I had wrote thus far when your favor begun on the 27th & ended on the 28th came to hand. with respect to appointments, promotions, &ca I have not a word more to say—My earnest wish is; that something, I do not care what, may be fixed, & the regulations compleated—It is a lamentable prospect to a Man who has seen, and felt so many inconveniencies as I have from the unsettled, and disordered condn of the army, to perceive that we are again to be plunged into a moving state (after near Six Months repose) before the intended regulations are made, & the Officers informed who are, & who are not, to be continued in Service undr the new establishmt.
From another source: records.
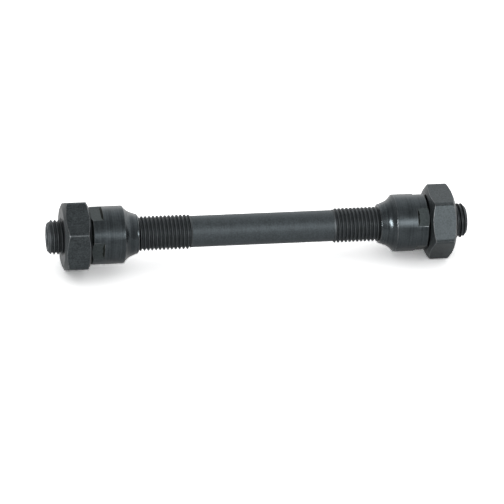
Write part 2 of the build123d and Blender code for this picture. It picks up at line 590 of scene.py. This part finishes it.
bench_white = bpy.data.materials.new("bench_white")
bench_white.use_nodes = True
bench_white.node_tree.nodes.clear()
graph = Wire(bench_white.node_tree)
camera_ray, mirrored = rays(graph)
bounced = mirrored * mirrored_glow + camera_ray * shadow_lift
glow = graph.node("ShaderNodeEmission", {"Color": (1, 1, 1, 1), "Strength": bounced})
brightness = 0.8 + camera_ray * 1.6 + mirrored * 0.45
white = graph.node("ShaderNodeCombineColor", {0: brightness, 1: brightness, 2: brightness})
matt = graph.node("ShaderNodeBsdfDiffuse", {"Color": white})
graph.node("ShaderNodeOutputMaterial", {"Surface": graph.node("ShaderNodeAddShader", {0: glow, 1: matt})})
bench_mesh.materials.append(bench_white)


# Light
# White walls all round give an even light, a soft lamp beside the camera draws the streak along the turned
# pieces, and a small lamp at the left end catches the chamfers and the races.

world = bpy.data.worlds.new("white_room")
scene.world = world
world.use_nodes = True
world.cycles.sampling_method = "NONE"
world.node_tree.nodes.clear()
graph = Wire(world.node_tree)
camera_ray, mirrored = rays(graph)
direction = graph.node("ShaderNodeTexCoord", output="Generated")
across, back = graph.node("ShaderNodeSeparateXYZ", {0: direction}, output=("X", "Y"))
behind = (across * 0.42 + back * 0.91).most(0.0)
evenly = 0.62 + behind * 0.38
strength = evenly + camera_ray * (1 - evenly) + mirrored * (0.6 + behind * 1.25 - evenly)
room = graph.node("ShaderNodeBackground", {"Color": (1, 1, 1, 1), "Strength": strength})
graph.node("ShaderNodeOutputWorld", {"Surface": room})


def lamp(name, place, width, height, power):
    data = bpy.data.lights.new(name, "AREA")
    data.shape = "RECTANGLE"
    data.size = width * mm
    data.size_y = height * mm
    data.energy = power
    holder = bpy.data.objects.new(name, data)
    holder.location = Vector(place) * mm
    holder.rotation_euler = (-holder.location).to_track_quat("-Z", "Y").to_euler()
    holder.visible_diffuse = False
    scene.collection.objects.link(holder)


lamp("front_lamp", (260, -640, 416), 260, 230, 2.0)
lamp("left_lamp", (-430, -312, 211), 120, 260, 2.6)


# Camera
# It looks down at the axle from the front, a little from the left, with a long lens.

camera_data = bpy.data.cameras.new("camera")
camera_data.sensor_width = 36.0
camera_data.lens = 235.71
camera = bpy.data.objects.new("camera", camera_data)
camera.location = Vector((-151.76, -684.12, 461.45)) * mm
camera.rotation_euler = (radians(56.141), radians(-3.741), radians(-9.916))
scene.collection.objects.link(camera)
scene.camera = camera
scene.view_settings.view_transform = "Standard"
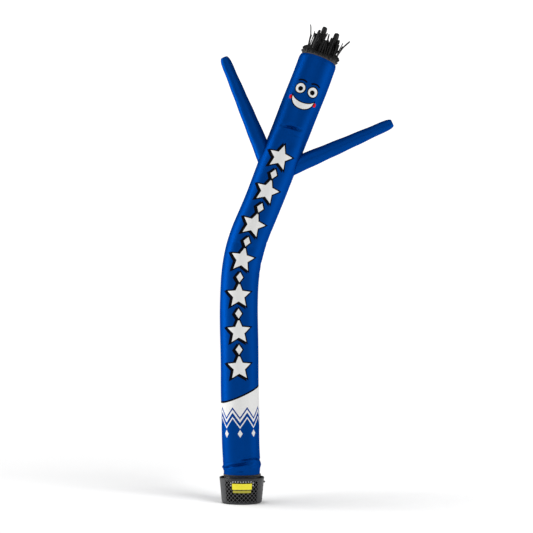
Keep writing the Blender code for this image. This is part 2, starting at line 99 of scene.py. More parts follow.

Your Idea of levying contribution on the City of Phila. so widely differs from mine & the spirit of the recomn of Congress to each State that I had never entertained a single thought of the kind—A Measure of this Sort, in my judgment, would not only be inconsistent with sound policy but would be looked upon as an arbitrary stretch of Military power—inflame the Country, as well as City, and lay the foundation of much evil. If Congress are in the same sentiments with you I would wish to have them clearly & explicitly expressed, & without a moments loss of time, as, between you & I, I have no Idea of Marching more than a small detachment to the City, to prevent plundering and disorder, till some kind of Civil government can be established, in effecting which no time should be lost by this State—and to secure any public stores wch may be left, & aid the Quarter Masters &ca in providing for the Army.

Your Letter to Govr Clinton shall go under cover of one I had just written, & was about to dispatch on other matters2—Very sincerely I remain Dr Sr Yr Most Obedt

Go: Washington

ALS, NNC. GW addressed and signed the cover.

1GW had last written to Morris on 18 May.